BD.8836
4 augustus 1964
Handelingen der apostelen 7: 55-56
Waarom houdt u zich niet aan mijn eenvoudige uitleg, dat Ik voor u mensen niet zichtbaar ben in mijn Wezen, dat u zou verteren als Ik u wilde toestralen in de totale volheid van de kracht van mijn liefde? Waarom stelt u zich niet tevreden met de uitleg, dat Ik Me in Jezus een vorm heb geschapen, om voor u zichtbaar te kunnen zijn? Maar u zult een vergeefse strijd voeren tegen diegenen, die Mij en Jezus gescheiden willen voorstellen, die zich op mededelingen beroepen, die ze niet begrijpen, omdat hun geest nog niet is gewekt. Niemand kan God zien zonder te vergaan.
In Jezus ben Ik voor hem zichtbaar. Waar men zogenaamd Mij en Jezus gezien meent te hebben, daar is ook de dwaling duidelijk, omdat dat nooit ofte nimmer mogelijk is. Ook de apostelen konden dit mysterie niet begrijpen, op enkele na. En dus leidde dit tot berichten, die niet overeenstemden met de waarheid, die steeds dan zijn aan te vechten, wanneer er van een Godheid naast Jezus wordt gesproken. Stephanus zag weliswaar de hemel geopend en hij zag ook Jezus in stralende helderheid, hij zag Hem als God, maar de mensen rondom hem verbonden zijn visioen met zuiver menselijke begrippen. En het is deze zin "waar Hij zit aan de rechter hand Gods", die van menselijke zijde is toegevoegd, omdat dit niet kan bestaan. Want Jezus en God is één.
Ik ben een onmetelijk helder vuur, dat zich niet aan u zichtbaar kan maken, dat u in uw onvolmaaktheid niet zou kunnen zien en dat u ook in de staat van volmaaktheid zo mateloos zou treffen, dat u zou willen vergaan. Wie dus zegt, hij zou "Mij en Jezus aan mijn rechter zijde" willen zien, is nog gebonden aan de schrift, die hij zelf niet in staat is te begrijpen, die in beelden tot hem spreekt, maar nooit de woorden van de schrift zo weergeeft, zoals Stephanus ze heeft uitgeroepen, toen hij in staat was geestelijk te zien. En net zo is het gesteld met de grondleerstellingen van de kerk, die luiden "dat Jezus aan de rechter hand van God zit". Ze zijn ontstaan vanuit een onjuiste voorstelling.
Dat was de reden van de afval van God, dat de wezens niet in staat waren Hem te zien, dat Hij zich niet als Wezen aan hen openbaarde en Hij zich dus daarom een vorm schiep, in welke Hij zich uitstraalde.
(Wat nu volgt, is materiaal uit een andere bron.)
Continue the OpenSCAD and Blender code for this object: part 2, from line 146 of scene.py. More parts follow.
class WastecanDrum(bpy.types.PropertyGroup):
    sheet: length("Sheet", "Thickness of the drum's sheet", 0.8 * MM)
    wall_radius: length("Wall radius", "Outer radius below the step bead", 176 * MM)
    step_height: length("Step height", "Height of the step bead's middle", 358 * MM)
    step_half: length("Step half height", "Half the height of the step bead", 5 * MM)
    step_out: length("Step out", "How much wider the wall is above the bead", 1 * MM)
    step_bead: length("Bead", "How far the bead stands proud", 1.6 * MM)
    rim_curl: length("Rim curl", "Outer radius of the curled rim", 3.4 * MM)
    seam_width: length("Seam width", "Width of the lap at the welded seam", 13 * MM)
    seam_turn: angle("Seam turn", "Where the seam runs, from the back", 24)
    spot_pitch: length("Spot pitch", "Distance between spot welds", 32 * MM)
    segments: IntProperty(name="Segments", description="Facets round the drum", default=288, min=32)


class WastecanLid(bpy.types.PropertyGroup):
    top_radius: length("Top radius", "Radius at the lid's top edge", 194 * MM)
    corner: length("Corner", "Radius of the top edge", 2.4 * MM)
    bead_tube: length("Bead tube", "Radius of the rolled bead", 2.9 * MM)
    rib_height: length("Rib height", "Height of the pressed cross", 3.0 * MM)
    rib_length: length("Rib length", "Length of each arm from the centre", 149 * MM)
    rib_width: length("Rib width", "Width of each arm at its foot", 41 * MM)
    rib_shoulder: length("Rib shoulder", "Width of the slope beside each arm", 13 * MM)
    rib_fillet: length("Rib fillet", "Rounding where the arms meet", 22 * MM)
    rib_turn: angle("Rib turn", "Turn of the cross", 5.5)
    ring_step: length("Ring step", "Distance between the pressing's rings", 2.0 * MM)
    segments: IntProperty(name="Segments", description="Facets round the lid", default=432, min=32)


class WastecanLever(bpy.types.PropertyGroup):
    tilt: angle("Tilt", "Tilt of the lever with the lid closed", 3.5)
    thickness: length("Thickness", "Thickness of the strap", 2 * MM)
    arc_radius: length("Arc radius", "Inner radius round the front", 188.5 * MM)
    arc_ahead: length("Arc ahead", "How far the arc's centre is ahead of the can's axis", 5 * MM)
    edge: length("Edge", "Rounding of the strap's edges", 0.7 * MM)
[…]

Ik werd dus één met de vorm Jezus.
Net zo is het met de leer der mormonen gesteld, die eveneens de menswording van God in Jezus niet kunnen begrijpen en daarom de leer van de drie goden verdedigen. En dezen wil Ik één ding zeggen: U gelooft u niet los te kunnen maken van deze leer, maar u zult moeten weten, dat ze u niet meer zo onderwezen wordt, zoals ze eens van Mij is uitgegaan.
Want ook u had mijn woord in alle waarheid, maar wat hebt u ervan gemaakt? Wat van Mij is uitgegaan, is de zuiverste waarheid, maar u niet meer bekend. En u hebt er een dwaalleer van gemaakt, die in veel opzichten afwijkt van de waarheid en u probeert nu deze dwaalleren over te dragen op diegenen, die Ik zelf onderricht.
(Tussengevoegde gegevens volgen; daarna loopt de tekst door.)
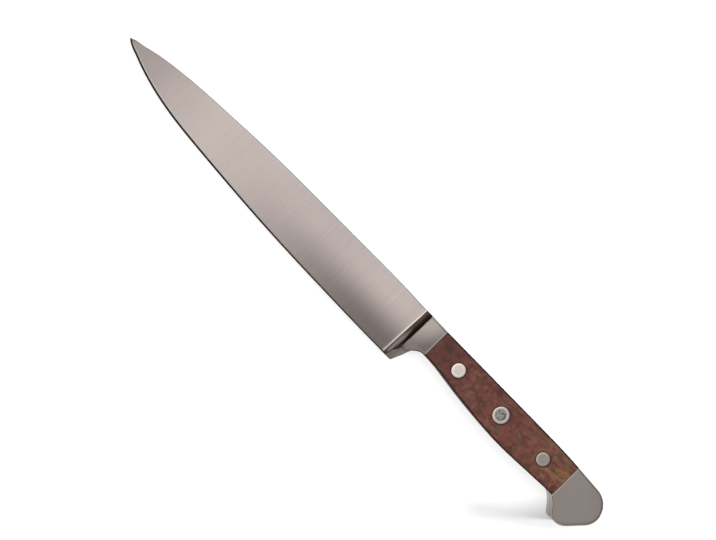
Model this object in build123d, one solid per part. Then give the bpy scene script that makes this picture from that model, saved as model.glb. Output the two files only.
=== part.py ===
from build123d import *
import math
import os

os.makedirs("parts", exist_ok=True)

# The knife is drawn along X from the tip, with its back on Y zero, the cutting edge towards -Y
# and the middle of its thickness on Z zero. At the end it is laid on its side.

# Blade
blade_length = 210.0            # tip to the corner of the heel
blade_height = 31.8             # back to cutting edge at the heel
back_thickness = 3.2            # across the back where the blade leaves the bolster
shoulder_thickness = 0.44       # across the blade where the cutting bevel starts
edge_thickness = 0.06           # across the sharp edge
bevel_height = 0.9              # height of the cutting bevel

# Bolster
bolster_thickness = 14.2        # across the flat sides at the front
bolster_length = 9.9            # corner of the heel to the wood
ramp_reach = 4.8                # corner of the heel forward to the foot of the ramp
ramp_length = 3.2               # along the knife, from the foot of the ramp to the flat side
ramp_foot_angle = 40.0          # degrees, slope of the ramp where it leaves the blade
heel_thickness = 1.6            # across the heel at the cutting edge
heel_slope_angle = 40.0         # degrees between the thinning side and the flat side
heel_lip = 0.8                  # strip of even thickness along the bottom of the heel
heel_corner_radius = 0.8
choil_radius = 8.0              # finger curve behind the heel
choil_angle = 74.5              # degrees, rise of the heel's rear edge
choil_run_out = 2.0             # level start of the belly behind the finger curve

# Handle
scale_length = 98.6             # wood between bolster and pommel
back_step = 0.85                # back of the blade down to the back of the handle
front_depth = 17.7              # back of the blade down to the belly, at the front of the wood
swell_depth = 22.6              # the same at the palm swell
rear_depth = 20.95              # the same at the rear of the wood
belly_rise_angle = 4.0          # degrees, slope of the belly where it meets the pommel
pommel_thickness = 19.0         # across the flat sides at the butt
tang_thickness = 3.6
handle_edge_radius = 2.0        # rounding along the back and the belly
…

Maar steeds weer kies Ik Me een geschikt vat uit, waarin Ik mijn geest kan uitgieten. En dit kan helder licht in de duisternis van de geest brengen. Het kan u opheldering verschaffen over die problemen, die u als strijdvragen bezig houden.
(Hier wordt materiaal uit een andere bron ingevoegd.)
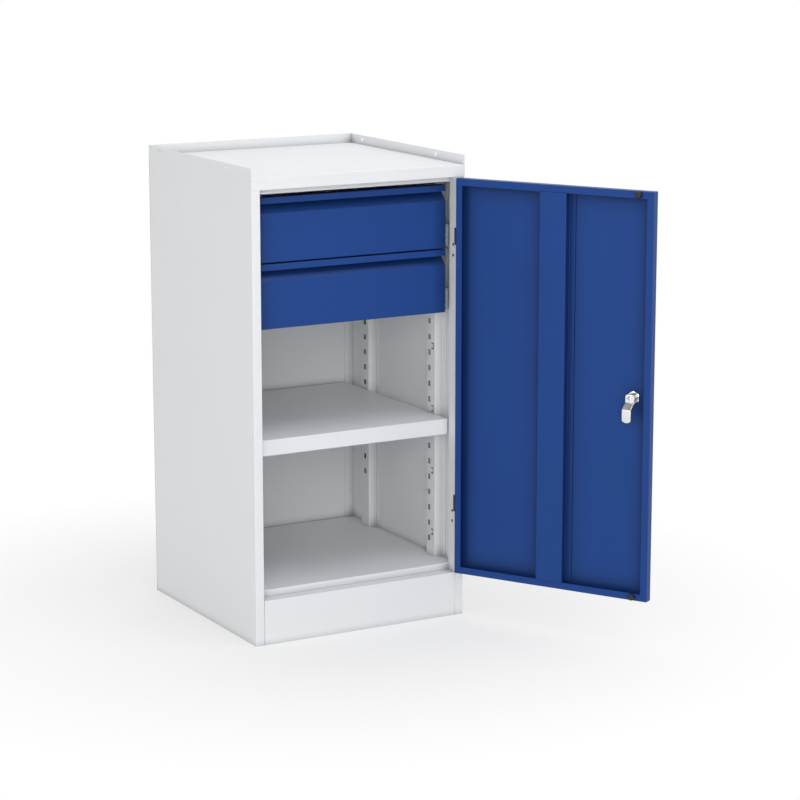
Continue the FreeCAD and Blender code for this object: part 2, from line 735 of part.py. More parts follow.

En er zal voor u een zegen uit voortvloeien, want alleen de waarheid brengt u naar het doel en onophoudelijk probeer Ik deze naar de aarde te leiden, opdat u niet kunt zeggen, dat hij, voor wie de waarheid van groot belang is, niet door Mij is aangesproken. U zult ze alleen innig moeten begeren, daar ze u anders niet kan worden toegestuurd, daar dit mijn voorwaarde is, waarvan Ik niet kan afwijken. Dan zal de waarheid zeker tot u worden geleid en u zult ook zeker uw doel bereiken, u zult eeuwig gelukzalig worden.